Give the listing again in full, exactly as written.

##### Raw data

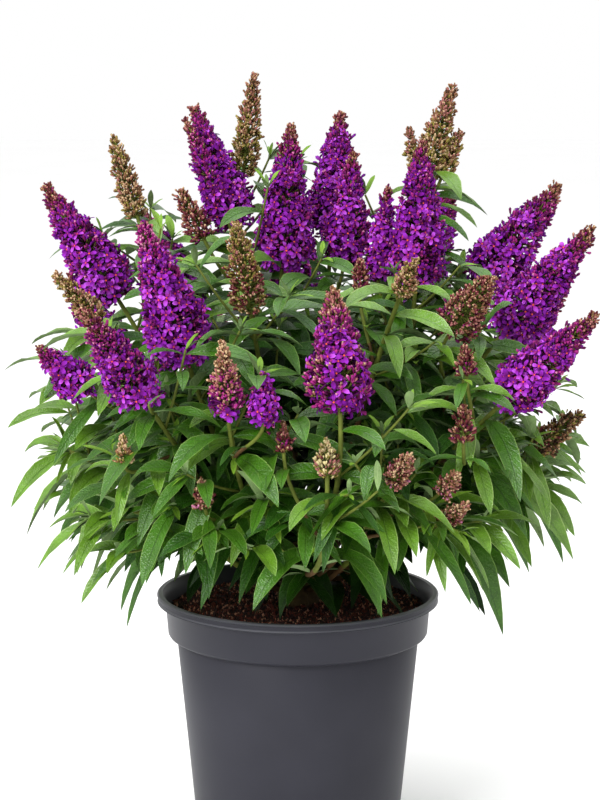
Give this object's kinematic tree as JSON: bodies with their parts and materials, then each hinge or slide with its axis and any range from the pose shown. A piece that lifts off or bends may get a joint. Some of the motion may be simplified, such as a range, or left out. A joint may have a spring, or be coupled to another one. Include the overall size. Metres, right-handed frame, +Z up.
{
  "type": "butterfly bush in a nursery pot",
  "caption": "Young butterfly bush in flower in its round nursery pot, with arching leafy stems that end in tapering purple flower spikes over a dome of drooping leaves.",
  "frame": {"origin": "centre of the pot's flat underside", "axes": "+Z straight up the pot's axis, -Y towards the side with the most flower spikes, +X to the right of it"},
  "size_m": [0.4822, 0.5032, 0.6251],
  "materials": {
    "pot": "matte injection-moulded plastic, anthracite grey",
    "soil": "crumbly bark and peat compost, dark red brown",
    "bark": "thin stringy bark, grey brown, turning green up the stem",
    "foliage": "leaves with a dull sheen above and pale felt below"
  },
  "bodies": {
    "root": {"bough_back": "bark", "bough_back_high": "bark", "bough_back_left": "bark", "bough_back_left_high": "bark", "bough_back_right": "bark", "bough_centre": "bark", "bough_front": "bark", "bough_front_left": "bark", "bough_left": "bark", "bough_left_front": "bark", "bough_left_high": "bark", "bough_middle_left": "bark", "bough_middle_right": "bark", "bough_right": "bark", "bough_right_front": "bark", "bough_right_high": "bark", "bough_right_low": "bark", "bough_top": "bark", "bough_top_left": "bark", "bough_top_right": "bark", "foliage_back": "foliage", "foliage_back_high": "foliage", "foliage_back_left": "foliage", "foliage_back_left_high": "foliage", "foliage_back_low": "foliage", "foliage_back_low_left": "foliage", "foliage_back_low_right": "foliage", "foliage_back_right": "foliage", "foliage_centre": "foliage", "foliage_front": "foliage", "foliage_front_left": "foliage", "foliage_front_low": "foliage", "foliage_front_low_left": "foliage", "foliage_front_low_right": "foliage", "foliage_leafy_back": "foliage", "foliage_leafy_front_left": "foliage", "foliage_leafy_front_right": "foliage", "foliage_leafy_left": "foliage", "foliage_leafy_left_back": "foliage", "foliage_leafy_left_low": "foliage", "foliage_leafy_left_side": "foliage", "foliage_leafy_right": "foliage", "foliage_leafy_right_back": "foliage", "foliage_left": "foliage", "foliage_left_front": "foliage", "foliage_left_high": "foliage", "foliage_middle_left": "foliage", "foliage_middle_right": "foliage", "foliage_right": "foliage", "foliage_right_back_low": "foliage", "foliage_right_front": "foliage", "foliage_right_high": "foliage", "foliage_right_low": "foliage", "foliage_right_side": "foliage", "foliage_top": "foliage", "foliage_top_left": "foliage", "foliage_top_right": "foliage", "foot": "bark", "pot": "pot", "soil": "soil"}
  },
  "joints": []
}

##########

Task result |
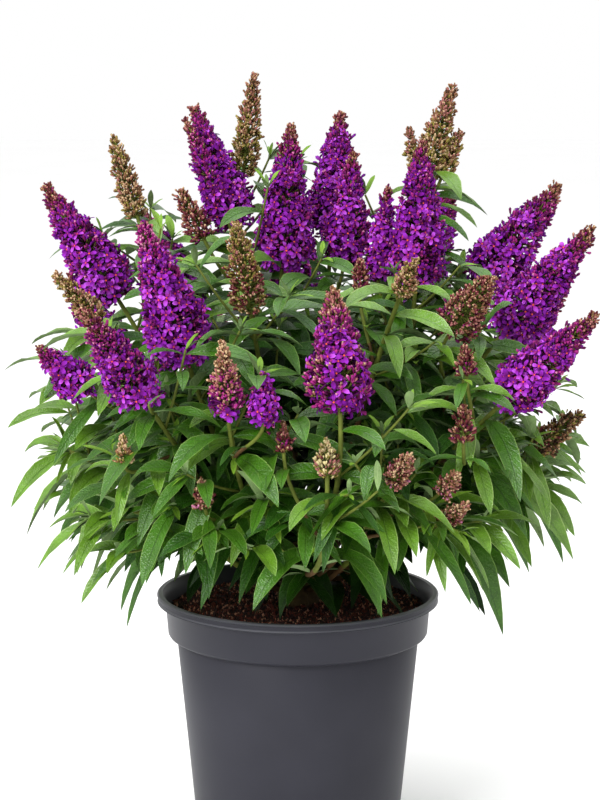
Give this object's kinematic tree as JSON: bodies with their parts and materials, then each hinge or slide with its axis and any range from the pose shown. A piece that lifts off or bends may get a joint. Some of the motion may be simplified, such as a range, or left out. A joint may have a spring, or be coupled to another one. Include the overall size. Metres, right-handed frame, +Z up.
{
  "type": "butterfly bush in a nursery pot",
  "caption": "Young butterfly bush in flower in its round nursery pot, with arching leafy stems that end in tapering purple flower spikes over a dome of drooping leaves.",
  "frame": {"origin": "centre of the pot's flat underside", "axes": "+Z straight up the pot's axis, -Y towards the side with the most flower spikes, +X to the right of it"},
  "size_m": [0.4822, 0.5032, 0.6251],
  "materials": {
    "pot": "matte injection-moulded plastic, anthracite grey",
    "soil": "crumbly bark and peat compost, dark red brown",
    "bark": "thin stringy bark, grey brown, turning green up the stem",
    "foliage": "leaves with a dull sheen above and pale felt below"
  },
  "bodies": {
    "root": {"bough_back": "bark", "bough_back_high": "bark", "bough_back_left": "bark", "bough_back_left_high": "bark", "bough_back_right": "bark", "bough_centre": "bark", "bough_front": "bark", "bough_front_left": "bark", "bough_left": "bark", "bough_left_front": "bark", "bough_left_high": "bark", "bough_middle_left": "bark", "bough_middle_right": "bark", "bough_right": "bark", "bough_right_front": "bark", "bough_right_high": "bark", "bough_right_low": "bark", "bough_top": "bark", "bough_top_left": "bark", "bough_top_right": "bark", "foliage_back": "foliage", "foliage_back_high": "foliage", "foliage_back_left": "foliage", "foliage_back_left_high": "foliage", "foliage_back_low": "foliage", "foliage_back_low_left": "foliage", "foliage_back_low_right": "foliage", "foliage_back_right": "foliage", "foliage_centre": "foliage", "foliage_front": "foliage", "foliage_front_left": "foliage", "foliage_front_low": "foliage", "foliage_front_low_left": "foliage", "foliage_front_low_right": "foliage", "foliage_leafy_back": "foliage", "foliage_leafy_front_left": "foliage", "foliage_leafy_front_right": "foliage", "foliage_leafy_left": "foliage", "foliage_leafy_left_back": "foliage", "foliage_leafy_left_low": "foliage", "foliage_leafy_left_side": "foliage", "foliage_leafy_right": "foliage", "foliage_leafy_right_back": "foliage", "foliage_left": "foliage", "foliage_left_front": "foliage", "foliage_left_high": "foliage", "foliage_middle_left": "foliage", "foliage_middle_right": "foliage", "foliage_right": "foliage", "foliage_right_back_low": "foliage", "foliage_right_front": "foliage", "foliage_right_high": "foliage", "foliage_right_low": "foliage", "foliage_right_side": "foliage", "foliage_top": "foliage", "foliage_top_left": "foliage", "foliage_top_right": "foliage", "foot": "bark", "pot": "pot", "soil": "soil"}
  },
  "joints": []
}